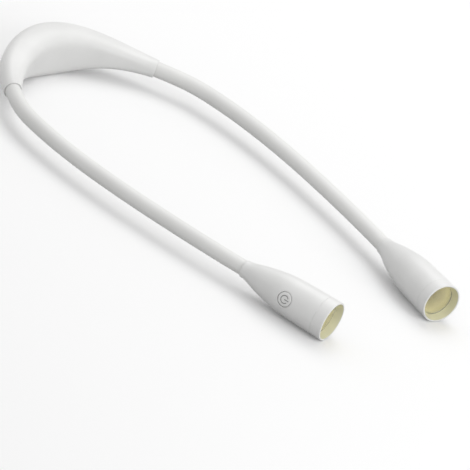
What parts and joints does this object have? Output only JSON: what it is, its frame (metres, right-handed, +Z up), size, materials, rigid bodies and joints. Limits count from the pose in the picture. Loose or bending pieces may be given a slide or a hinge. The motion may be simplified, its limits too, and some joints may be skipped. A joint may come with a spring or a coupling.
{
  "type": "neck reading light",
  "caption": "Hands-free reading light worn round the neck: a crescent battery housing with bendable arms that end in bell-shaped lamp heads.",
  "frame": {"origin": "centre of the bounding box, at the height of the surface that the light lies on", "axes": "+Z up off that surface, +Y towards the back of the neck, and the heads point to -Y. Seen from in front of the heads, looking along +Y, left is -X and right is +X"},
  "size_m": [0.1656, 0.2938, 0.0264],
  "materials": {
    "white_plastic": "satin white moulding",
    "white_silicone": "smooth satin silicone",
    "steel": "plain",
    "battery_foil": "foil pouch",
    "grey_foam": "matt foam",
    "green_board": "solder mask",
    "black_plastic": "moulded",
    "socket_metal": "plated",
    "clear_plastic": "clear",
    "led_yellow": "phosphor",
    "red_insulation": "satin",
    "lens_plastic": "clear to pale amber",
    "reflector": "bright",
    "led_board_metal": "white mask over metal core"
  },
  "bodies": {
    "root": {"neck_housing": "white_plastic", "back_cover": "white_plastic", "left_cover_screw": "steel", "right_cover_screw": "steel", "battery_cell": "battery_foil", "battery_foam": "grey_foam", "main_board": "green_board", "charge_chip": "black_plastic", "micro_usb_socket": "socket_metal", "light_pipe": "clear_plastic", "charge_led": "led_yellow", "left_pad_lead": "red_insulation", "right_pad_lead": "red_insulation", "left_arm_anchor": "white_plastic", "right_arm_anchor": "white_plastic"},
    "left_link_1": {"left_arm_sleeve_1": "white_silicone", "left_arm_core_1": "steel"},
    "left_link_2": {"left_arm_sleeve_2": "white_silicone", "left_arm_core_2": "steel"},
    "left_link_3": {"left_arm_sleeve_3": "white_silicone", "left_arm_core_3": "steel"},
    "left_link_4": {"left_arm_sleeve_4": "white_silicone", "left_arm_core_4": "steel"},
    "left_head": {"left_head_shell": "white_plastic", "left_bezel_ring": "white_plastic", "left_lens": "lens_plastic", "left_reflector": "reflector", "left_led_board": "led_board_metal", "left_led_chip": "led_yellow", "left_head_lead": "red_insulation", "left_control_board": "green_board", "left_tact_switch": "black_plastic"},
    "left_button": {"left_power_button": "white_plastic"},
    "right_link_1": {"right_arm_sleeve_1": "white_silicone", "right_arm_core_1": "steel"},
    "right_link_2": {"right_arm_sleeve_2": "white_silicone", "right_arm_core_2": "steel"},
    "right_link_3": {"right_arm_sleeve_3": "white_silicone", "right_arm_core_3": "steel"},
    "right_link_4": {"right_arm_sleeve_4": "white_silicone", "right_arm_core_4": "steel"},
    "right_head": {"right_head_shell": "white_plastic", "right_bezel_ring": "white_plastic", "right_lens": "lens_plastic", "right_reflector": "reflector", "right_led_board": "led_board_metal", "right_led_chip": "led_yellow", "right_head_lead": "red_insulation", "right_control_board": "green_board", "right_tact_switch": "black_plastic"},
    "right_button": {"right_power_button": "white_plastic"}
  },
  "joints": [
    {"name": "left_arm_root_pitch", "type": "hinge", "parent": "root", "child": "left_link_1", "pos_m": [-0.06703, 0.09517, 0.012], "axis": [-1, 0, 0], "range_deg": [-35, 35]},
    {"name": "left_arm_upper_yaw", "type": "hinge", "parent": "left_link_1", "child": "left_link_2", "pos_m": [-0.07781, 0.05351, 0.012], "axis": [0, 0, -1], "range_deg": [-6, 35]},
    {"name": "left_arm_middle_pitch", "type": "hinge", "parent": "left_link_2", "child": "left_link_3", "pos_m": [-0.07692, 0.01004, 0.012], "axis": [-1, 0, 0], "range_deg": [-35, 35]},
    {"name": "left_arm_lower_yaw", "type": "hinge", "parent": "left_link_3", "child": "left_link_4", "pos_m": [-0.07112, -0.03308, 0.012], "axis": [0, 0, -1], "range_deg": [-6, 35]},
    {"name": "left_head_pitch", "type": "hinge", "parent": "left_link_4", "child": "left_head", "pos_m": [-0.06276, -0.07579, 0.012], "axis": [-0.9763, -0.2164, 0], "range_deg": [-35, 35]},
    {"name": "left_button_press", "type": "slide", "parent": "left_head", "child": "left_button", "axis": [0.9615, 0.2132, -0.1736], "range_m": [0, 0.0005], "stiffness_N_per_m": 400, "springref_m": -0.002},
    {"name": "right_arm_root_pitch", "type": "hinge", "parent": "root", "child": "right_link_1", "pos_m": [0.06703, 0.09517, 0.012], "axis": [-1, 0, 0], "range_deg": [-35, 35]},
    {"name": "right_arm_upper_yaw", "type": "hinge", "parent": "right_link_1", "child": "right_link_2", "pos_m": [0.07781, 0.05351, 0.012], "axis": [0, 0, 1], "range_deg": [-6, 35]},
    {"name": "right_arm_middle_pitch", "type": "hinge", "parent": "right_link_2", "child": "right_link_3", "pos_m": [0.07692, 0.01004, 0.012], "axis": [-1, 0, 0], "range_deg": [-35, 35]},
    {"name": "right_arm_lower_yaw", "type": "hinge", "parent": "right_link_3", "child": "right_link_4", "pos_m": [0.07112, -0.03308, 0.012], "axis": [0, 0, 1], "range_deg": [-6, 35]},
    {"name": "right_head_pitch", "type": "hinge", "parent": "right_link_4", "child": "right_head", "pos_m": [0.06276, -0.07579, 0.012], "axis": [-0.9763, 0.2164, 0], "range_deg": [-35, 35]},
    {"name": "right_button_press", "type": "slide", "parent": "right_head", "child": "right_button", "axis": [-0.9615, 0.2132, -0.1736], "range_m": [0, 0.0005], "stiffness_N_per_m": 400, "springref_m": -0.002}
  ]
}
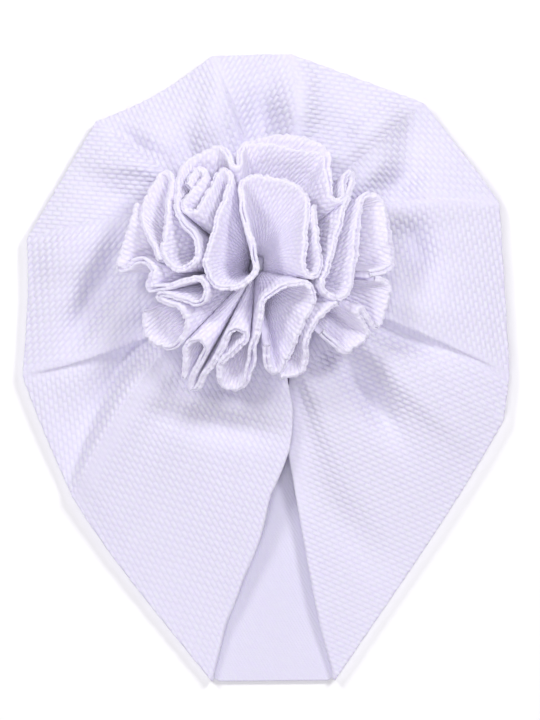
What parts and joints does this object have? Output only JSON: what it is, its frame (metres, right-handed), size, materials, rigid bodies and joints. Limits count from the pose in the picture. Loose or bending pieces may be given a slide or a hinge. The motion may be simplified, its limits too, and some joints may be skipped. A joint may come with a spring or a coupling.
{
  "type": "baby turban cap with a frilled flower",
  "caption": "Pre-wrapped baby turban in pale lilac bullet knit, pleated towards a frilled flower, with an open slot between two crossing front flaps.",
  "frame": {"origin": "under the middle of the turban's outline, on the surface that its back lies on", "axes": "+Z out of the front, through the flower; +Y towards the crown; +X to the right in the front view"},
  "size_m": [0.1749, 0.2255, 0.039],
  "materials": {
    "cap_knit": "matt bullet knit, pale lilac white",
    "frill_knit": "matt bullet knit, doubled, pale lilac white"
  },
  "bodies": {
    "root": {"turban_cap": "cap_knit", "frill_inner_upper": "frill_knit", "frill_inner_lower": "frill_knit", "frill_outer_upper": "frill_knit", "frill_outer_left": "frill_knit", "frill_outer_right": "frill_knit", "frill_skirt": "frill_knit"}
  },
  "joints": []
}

● ● ● ●

# EXERCISE BRIEF:
List all lines in the material containing the string "this".

# WRITTEN RESPONSE:
What parts and joints does this object have? Output only JSON: what it is, its frame (metres, right-handed, +Z up), size, materials, rigid bodies and joints. Limits count from the pose in the picture. Loose or bending pieces may be given a slide or a hinge. The motion may be simplified, its limits too, and some joints may be skipped. A joint may come with a spring or a coupling.
What parts and joints does this object have? Output only JSON: what it is, its frame (metres, right-handed), size, materials, rigid bodies and joints. Limits count from the pose in the picture. Loose or bending pieces may be given a slide or a hinge. The motion may be simplified, its limits too, and some joints may be skipped. A joint may come with a spring or a coupling.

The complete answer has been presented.